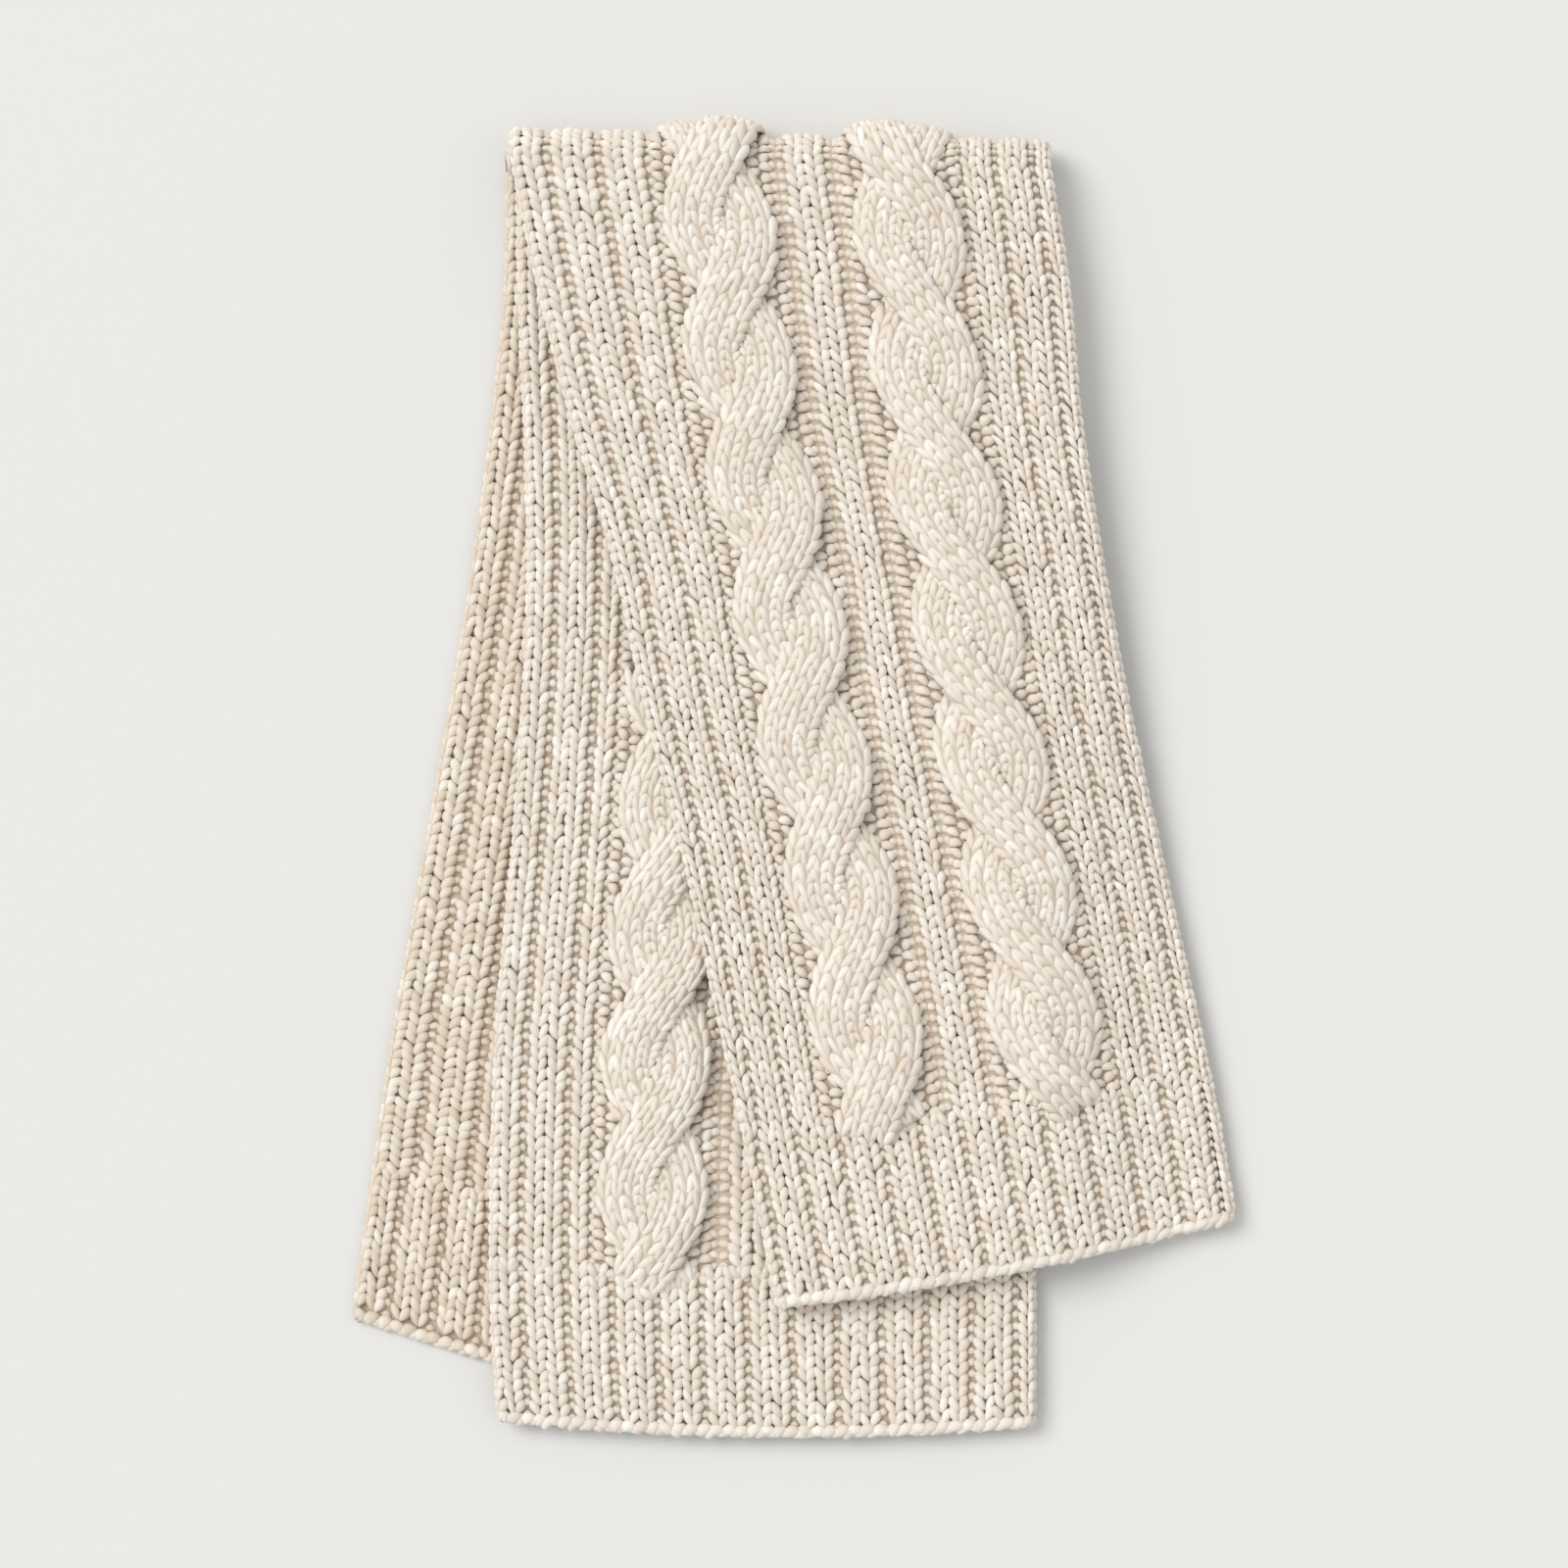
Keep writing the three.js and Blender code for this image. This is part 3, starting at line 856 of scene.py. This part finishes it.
# %% Under and inner: what shows
UNDER_START = 2.0
UNDER_HIDDEN_BY = 12.0          # stitches are made this far in under the middle layer
UNDER_CAST_ON = 110.0           # across, from the left edge to where the middle layer hides the hem
INNER_CAST_ON = (6.0, 228.0)


def under_seen(rows, across):
    """True where the under layer isn't deep under the middle one."""
    spot = under.at(rows, across, np.zeros_like(rows))
    x, y = spot[:, 0] - SHIFT_X, spot[:, 1] - SHIFT_Y
    return x < edge_x(MIDDLE, y) + UNDER_HIDDEN_BY


under_body = column_batches("kkp" * 12, UNDER_START, under.hem, at_across(PAST_LEFT), right_side(under),
                            keep=under_seen)
under_hem = column_batches("kkp" * 15, under.hem, under.length - END_GAP, at_across(PAST_LEFT),
                           right_side(under), keep=under_seen)
under_hem += cast_on_batches(under, CAST_ON_LEFT, UNDER_CAST_ON)
under_ribs = knit("under_ribs", under, under_body)
under_ribbing = knit("under_ribbed_hem", under, under_hem)
inner_edge = knit("inner_cast_on", inner, cast_on_batches(inner, *INNER_CAST_ON))

# %% [markdown]
# ## Bodies, sheets and finishes
# The cloth is one body. Each backing stands for the plain layer of the frame, which is hidden, and the
# stitches on it go with it.

FRONT_PIECES = [front_left, front_middle, front_right, front_ribbing, cable_left, cable_right,
                core_left, core_right, ground_left, ground_right]
MIDDLE_PIECES = [middle_ribs, middle_ribbing, cable_middle, core_middle]
UNDER_PIECES = [under_ribs, under_ribbing]

for piece in [front_sheet, middle_sheet, *FRONT_PIECES, *MIDDLE_PIECES]:
    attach(piece, "root")
    piece.data.materials.append(CREAM)
for piece in [under_sheet, inner_sheet, inner_edge, *UNDER_PIECES]:
    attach(piece, "root")
    piece.data.materials.append(LOWER_LAYER_WOOL)
# What lies under the stitches is darker, so that the gaps between them read as shade.
for piece in [front_sheet, inner_sheet, middle_sheet, under_sheet, core_left, core_right, core_middle]:
    piece.data.materials[0] = SHADED

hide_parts("front_tail", "front_hem")
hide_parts("front_inner")
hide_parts("middle_tail", "middle_hem")
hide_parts("under_tail", "under_hem")
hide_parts("front_cable_left")
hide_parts("front_cable_right")
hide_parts("middle_cable")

### Set task
All of the material above needs to be copied exactly.

### Solution
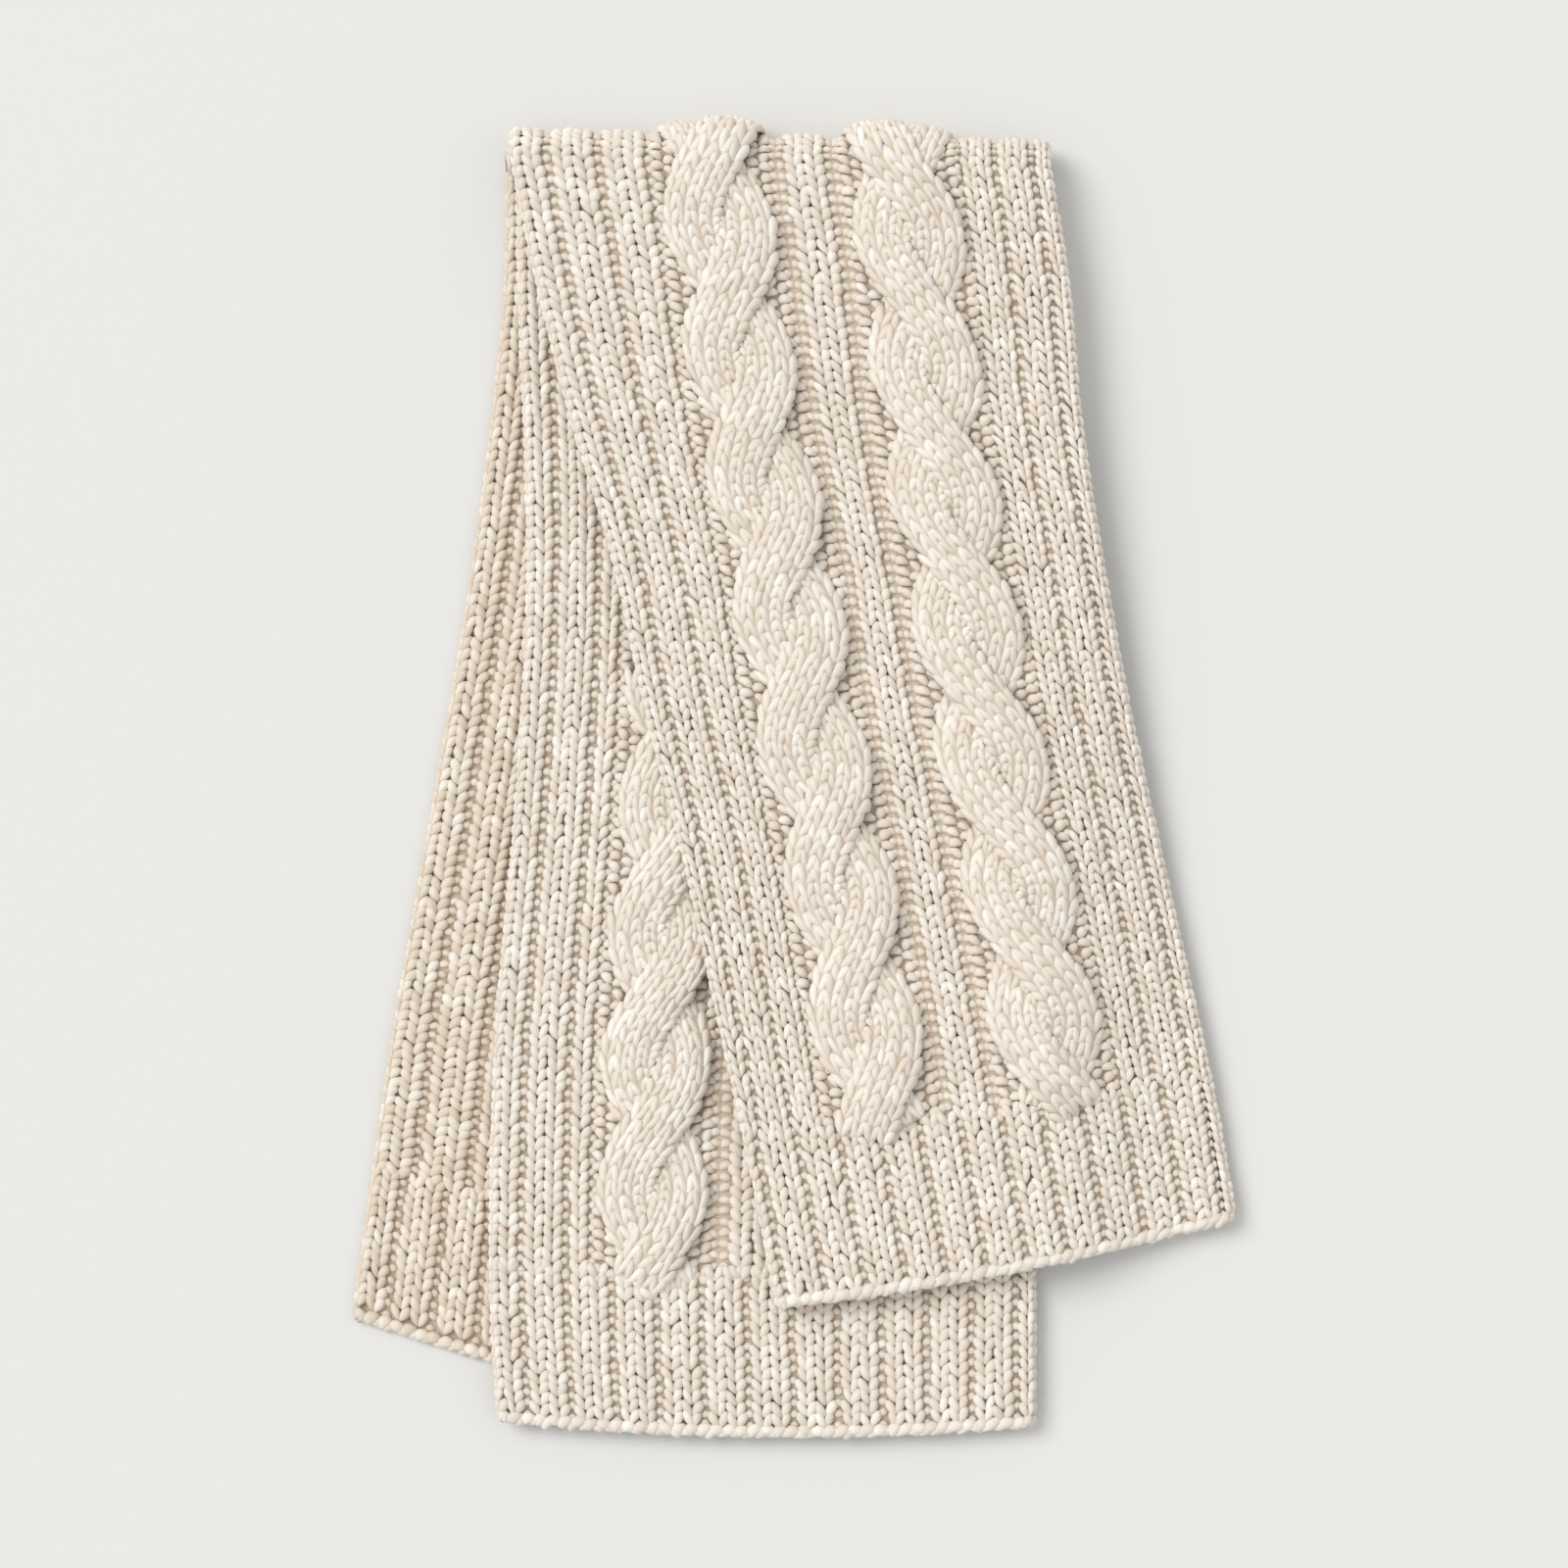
Keep writing the three.js and Blender code for this image. This is part 3, starting at line 856 of scene.py. This part finishes it.
# %% Under and inner: what shows
UNDER_START = 2.0
UNDER_HIDDEN_BY = 12.0          # stitches are made this far in under the middle layer
UNDER_CAST_ON = 110.0           # across, from the left edge to where the middle layer hides the hem
INNER_CAST_ON = (6.0, 228.0)


def under_seen(rows, across):
    """True where the under layer isn't deep under the middle one."""
    spot = under.at(rows, across, np.zeros_like(rows))
    x, y = spot[:, 0] - SHIFT_X, spot[:, 1] - SHIFT_Y
    return x < edge_x(MIDDLE, y) + UNDER_HIDDEN_BY


under_body = column_batches("kkp" * 12, UNDER_START, under.hem, at_across(PAST_LEFT), right_side(under),
                            keep=under_seen)
under_hem = column_batches("kkp" * 15, under.hem, under.length - END_GAP, at_across(PAST_LEFT),
                           right_side(under), keep=under_seen)
under_hem += cast_on_batches(under, CAST_ON_LEFT, UNDER_CAST_ON)
under_ribs = knit("under_ribs", under, under_body)
under_ribbing = knit("under_ribbed_hem", under, under_hem)
inner_edge = knit("inner_cast_on", inner, cast_on_batches(inner, *INNER_CAST_ON))

# %% [markdown]
# ## Bodies, sheets and finishes
# The cloth is one body. Each backing stands for the plain layer of the frame, which is hidden, and the
# stitches on it go with it.

FRONT_PIECES = [front_left, front_middle, front_right, front_ribbing, cable_left, cable_right,
                core_left, core_right, ground_left, ground_right]
MIDDLE_PIECES = [middle_ribs, middle_ribbing, cable_middle, core_middle]
UNDER_PIECES = [under_ribs, under_ribbing]

for piece in [front_sheet, middle_sheet, *FRONT_PIECES, *MIDDLE_PIECES]:
    attach(piece, "root")
    piece.data.materials.append(CREAM)
for piece in [under_sheet, inner_sheet, inner_edge, *UNDER_PIECES]:
    attach(piece, "root")
    piece.data.materials.append(LOWER_LAYER_WOOL)
# What lies under the stitches is darker, so that the gaps between them read as shade.
for piece in [front_sheet, inner_sheet, middle_sheet, under_sheet, core_left, core_right, core_middle]:
    piece.data.materials[0] = SHADED

hide_parts("front_tail", "front_hem")
hide_parts("front_inner")
hide_parts("middle_tail", "middle_hem")
hide_parts("under_tail", "under_hem")
hide_parts("front_cable_left")
hide_parts("front_cable_right")
hide_parts("middle_cable")